**What the task requires:**
Where a line holds the word "scene", copy that line.

**Information supplied:**
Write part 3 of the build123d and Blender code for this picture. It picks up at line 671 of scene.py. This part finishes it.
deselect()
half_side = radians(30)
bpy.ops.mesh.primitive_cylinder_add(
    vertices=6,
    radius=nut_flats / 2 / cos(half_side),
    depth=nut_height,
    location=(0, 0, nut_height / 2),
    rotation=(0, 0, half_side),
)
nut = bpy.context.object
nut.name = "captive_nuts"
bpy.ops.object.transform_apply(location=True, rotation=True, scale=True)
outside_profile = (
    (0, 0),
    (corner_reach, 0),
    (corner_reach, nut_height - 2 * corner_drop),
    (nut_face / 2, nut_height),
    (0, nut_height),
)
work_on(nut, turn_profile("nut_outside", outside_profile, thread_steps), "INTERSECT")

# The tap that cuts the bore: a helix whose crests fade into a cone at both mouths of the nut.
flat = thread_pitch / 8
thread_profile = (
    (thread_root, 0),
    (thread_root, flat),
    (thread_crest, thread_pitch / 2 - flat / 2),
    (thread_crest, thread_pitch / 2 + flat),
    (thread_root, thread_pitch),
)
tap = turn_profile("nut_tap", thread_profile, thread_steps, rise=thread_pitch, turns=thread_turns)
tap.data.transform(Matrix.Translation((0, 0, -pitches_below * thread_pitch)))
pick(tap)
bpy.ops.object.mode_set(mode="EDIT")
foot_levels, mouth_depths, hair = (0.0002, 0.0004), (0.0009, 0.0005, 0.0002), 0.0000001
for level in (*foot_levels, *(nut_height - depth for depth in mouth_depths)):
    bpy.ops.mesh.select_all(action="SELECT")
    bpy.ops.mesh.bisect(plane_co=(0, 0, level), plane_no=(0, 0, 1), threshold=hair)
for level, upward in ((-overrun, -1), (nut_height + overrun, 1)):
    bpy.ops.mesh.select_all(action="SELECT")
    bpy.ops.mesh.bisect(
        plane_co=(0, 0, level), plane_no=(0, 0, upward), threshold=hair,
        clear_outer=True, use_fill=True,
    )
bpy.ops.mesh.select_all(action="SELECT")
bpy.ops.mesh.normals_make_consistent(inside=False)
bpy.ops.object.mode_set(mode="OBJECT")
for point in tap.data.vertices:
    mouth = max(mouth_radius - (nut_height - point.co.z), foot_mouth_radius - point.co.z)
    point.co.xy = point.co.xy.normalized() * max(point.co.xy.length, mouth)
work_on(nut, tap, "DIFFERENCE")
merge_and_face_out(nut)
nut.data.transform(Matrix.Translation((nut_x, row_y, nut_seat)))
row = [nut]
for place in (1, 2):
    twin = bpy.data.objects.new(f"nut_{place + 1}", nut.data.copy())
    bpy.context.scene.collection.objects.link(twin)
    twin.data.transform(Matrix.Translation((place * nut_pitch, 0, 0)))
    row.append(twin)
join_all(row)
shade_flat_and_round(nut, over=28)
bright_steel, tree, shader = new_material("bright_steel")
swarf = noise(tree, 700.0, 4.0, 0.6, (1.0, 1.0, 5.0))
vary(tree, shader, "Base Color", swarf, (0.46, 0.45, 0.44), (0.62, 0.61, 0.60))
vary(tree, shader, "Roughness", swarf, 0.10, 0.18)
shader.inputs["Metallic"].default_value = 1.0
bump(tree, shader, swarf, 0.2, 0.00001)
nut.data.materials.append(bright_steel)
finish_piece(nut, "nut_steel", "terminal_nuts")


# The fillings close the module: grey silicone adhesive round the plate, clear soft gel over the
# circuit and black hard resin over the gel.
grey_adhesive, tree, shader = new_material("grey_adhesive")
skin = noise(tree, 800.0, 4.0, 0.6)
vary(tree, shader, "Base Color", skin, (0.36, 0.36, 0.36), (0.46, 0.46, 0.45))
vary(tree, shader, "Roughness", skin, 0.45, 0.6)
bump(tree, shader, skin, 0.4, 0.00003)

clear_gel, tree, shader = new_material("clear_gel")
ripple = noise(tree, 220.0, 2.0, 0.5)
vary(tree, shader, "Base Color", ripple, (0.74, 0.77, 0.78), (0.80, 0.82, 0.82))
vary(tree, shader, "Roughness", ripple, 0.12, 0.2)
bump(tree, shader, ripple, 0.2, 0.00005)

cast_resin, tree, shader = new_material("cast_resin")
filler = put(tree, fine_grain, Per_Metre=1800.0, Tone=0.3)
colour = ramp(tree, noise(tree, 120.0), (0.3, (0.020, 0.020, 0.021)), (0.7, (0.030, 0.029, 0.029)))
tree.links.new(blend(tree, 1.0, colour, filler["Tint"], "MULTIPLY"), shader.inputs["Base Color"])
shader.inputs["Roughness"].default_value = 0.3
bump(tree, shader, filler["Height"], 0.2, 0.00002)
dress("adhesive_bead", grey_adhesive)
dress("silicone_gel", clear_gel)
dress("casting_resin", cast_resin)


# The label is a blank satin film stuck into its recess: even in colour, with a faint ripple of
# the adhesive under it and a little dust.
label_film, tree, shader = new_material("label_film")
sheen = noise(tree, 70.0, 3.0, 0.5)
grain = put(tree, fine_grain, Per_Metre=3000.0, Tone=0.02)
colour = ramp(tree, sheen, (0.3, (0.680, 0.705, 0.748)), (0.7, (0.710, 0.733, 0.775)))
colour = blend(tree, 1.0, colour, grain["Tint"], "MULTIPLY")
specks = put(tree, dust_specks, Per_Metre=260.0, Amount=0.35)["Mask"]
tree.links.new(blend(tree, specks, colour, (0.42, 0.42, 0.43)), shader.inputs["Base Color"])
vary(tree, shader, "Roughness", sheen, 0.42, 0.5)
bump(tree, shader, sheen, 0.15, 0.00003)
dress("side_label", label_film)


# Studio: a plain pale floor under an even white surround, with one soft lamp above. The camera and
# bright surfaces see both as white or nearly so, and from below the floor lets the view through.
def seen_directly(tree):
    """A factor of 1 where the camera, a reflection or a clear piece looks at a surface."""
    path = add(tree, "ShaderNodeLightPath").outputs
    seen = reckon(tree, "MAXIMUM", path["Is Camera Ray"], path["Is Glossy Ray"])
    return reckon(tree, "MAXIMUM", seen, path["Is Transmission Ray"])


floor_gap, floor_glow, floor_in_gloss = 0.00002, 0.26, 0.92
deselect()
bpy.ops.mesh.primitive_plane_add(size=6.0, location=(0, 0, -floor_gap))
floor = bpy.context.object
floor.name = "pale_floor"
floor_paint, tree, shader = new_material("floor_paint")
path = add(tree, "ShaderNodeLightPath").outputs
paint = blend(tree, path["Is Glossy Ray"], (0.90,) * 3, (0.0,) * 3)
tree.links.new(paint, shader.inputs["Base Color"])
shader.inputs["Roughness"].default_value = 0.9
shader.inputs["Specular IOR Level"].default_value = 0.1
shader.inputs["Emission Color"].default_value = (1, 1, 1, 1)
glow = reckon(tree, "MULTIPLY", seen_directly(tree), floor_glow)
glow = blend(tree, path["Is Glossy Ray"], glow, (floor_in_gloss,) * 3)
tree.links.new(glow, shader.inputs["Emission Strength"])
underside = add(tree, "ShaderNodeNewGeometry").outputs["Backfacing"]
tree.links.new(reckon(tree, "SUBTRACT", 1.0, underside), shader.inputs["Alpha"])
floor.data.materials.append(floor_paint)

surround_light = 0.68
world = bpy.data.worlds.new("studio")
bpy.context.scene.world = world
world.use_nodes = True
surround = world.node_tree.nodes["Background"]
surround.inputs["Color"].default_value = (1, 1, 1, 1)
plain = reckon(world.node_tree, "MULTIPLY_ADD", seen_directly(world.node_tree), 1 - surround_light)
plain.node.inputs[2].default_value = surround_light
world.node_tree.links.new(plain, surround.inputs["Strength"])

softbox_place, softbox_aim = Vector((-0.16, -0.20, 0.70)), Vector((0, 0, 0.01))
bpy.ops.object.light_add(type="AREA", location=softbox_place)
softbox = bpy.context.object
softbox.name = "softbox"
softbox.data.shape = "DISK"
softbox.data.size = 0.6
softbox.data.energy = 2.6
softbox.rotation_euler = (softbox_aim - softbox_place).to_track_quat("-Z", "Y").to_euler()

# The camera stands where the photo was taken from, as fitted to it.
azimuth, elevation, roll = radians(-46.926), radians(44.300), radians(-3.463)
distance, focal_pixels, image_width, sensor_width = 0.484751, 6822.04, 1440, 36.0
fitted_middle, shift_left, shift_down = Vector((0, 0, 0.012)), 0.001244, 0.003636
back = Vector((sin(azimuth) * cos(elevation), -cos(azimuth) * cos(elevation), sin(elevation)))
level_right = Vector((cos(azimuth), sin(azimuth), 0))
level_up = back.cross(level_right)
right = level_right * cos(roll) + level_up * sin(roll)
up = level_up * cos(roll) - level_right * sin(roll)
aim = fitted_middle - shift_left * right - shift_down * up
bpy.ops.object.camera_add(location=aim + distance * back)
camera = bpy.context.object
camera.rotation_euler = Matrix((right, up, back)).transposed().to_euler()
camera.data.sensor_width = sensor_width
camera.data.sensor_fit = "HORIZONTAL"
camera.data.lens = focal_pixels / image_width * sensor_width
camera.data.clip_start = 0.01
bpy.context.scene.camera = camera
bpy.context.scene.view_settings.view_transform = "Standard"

**Reply:**
Write part 3 of the build123d and Blender code for this picture. It picks up at line 671 of scene.py. This part finishes it.
    bpy.context.scene.collection.objects.link(twin)
bpy.context.scene.world = world
bpy.context.scene.camera = camera
bpy.context.scene.view_settings.view_transform = "Standard"